EX-5.1 2 v350511_ex5-1.htm EXHIBIT 5.1

  

Exhibit 5.1

 

[LETTERHEAD OF PRYOR CASHMAN LLP]

 

 

 

 

July 22, 2013

 

China Green Agriculture, Inc.

3rd Floor, Borough A, Block A. No. 181,

South Taibai Road, Xi’an, Shaanxi Province

People’s Republic of China 710065

 

 

Re:Registration Statement on Form S-8 of up to 4,250,000 shares
 of Common Stock of China Green Agriculture, Inc.

 

Ladies and Gentlemen:

 

This opinion letter is furnished to you in connection with your filing of a Registration Statement on Form S-8 (the “Registration Statement”) pursuant to the Securities Act of 1933, as amended (the “Securities Act”), on or about the date hereof relating to the registration of (i) 3,000,000 shares (the “2009 Plan Shares”) of common stock, $0.001 par value per share (the “Common Stock”), of China Green Agriculture, Inc., a Nevada corporation (the “Company”), issuable pursuant to the Company’s 2009 Equity Incentive Plan, dated as of December 11, 2009, as amended (the “2009 Plan”), and (ii) 1,250,000 shares (the “ESPP Shares”) of Common Stock issuable pursuant to the Company’s 2012 Amended and Restated Employee Stock Purchase Plan dated as of October 19, 2012 (the “ESPP”, and together with the 2009 Plan, the “Plans”).
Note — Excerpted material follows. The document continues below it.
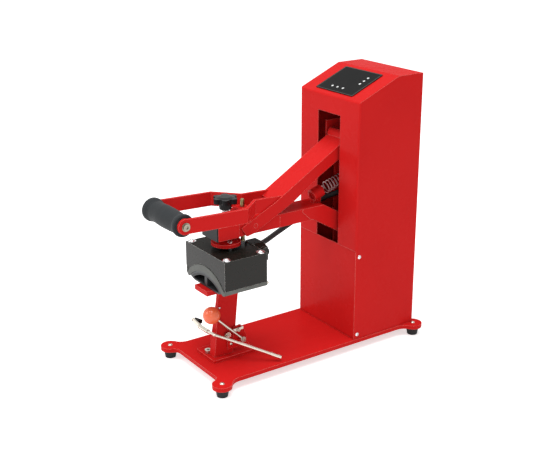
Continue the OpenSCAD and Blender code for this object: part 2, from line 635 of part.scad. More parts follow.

We have acted as counsel to the Company in connection with the preparation and filing of the Registration Statement.

 

In connection therewith and for the purposes of giving the opinion hereinafter set forth, we have examined such corporate records, certificates and other documents, and such questions of law as we have considered necessary or appropriate for the purposes of this opinion. 

 

Upon the basis of such examination, we advise you that, in our opinion, the 2009 Plan Shares and the ESPP Shares (collectively, the “Registered Shares”) have been duly authorized, and, assuming that (i) the Company reserves for issuance under the Plans an adequate number of authorized and unissued shares of Common Stock (ii) the consideration required to be paid in connection with the issuance and sale of shares of Common Stock under the Plans is actually received by the Company as provided in the Plans, when issued and delivered in accordance with the 2009 Plan (for the 2009 Plan Shares) or the ESPP (for the ESPP Shares), the Registered Shares will be validly issued, fully paid and non-assessable.

 

We hereby consent to the filing of this opinion with the Securities and Exchange Commission as an exhibit to the Registration Statement. In giving this consent, we do not thereby admit that we are included in the category of persons whose consent is required under Section 7 of the Securities Act or the rules and regulations of the Securities and Exchange Commission.

 

The opinions expressed herein are specifically limited to the laws of the State of Nevada applicable to Private Corporations (Title 7, Chapter 78 of the Nevada Revised Statutes) and the federal laws of the United States of America and are as of the date hereof and we express no opinion with respect to the laws of any other jurisdiction.

 

This opinion letter is rendered as of the date first written above, and we assume no obligation to update or supplement such opinion to reflect any facts or circumstances that may hereafter come to our attention or any changes in law that may hereafter occur. Our opinion is expressly limited to the matters set forth above, and we render no opinion, whether by implication or otherwise, as to any other matters relating to the Company, the Plans, or the Registered Shares.